Yechidus to Grooms and Brides

3. In addition to the blessings given previously, special blessings are appropriate in connection with your upcoming weddings which will bring about an eternal structure with its foundation on the Torah and its mitzvos.5 May the preparations for the wedding, the wedding, and the days of celebration that follow be characterized by success of an unlimited nature, as fitting for the unlimited joy of a wedding celebration.

And may this prepare for the fulfillment of the prophecy, “Soon will be heard in the cities of Judah and the outskirts of Jerusalem... the voice of a groom and the voice of a bride,” with the coming of the ultimate Redemption.
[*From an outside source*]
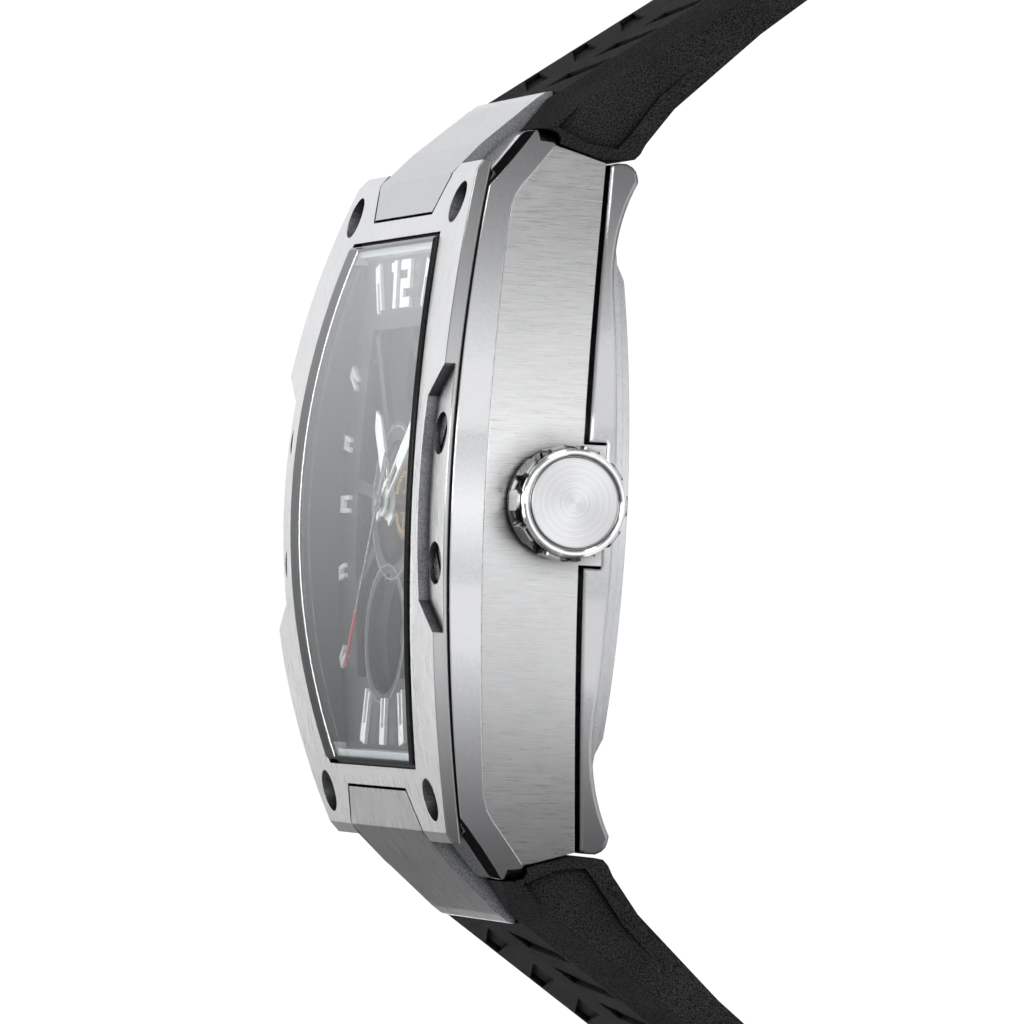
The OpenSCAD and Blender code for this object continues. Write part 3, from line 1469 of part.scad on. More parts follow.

At that time, we will merit the ultimate wedding, the consummation of the marriage bond between G‑d and the Jewish people. And then, we will merit an ultimate structure, the Third Beis HaMikdash, “the Sanctuary of the L‑rd, established by Your hands.”

May this lead to the transformation of the upcoming Three Week period to one of joy and celebration. This will be enhanced by the couple’s gifts to tzedakah in connection with their weddings and this will lead to the ultimate Redemption. May this take place in the immediate future.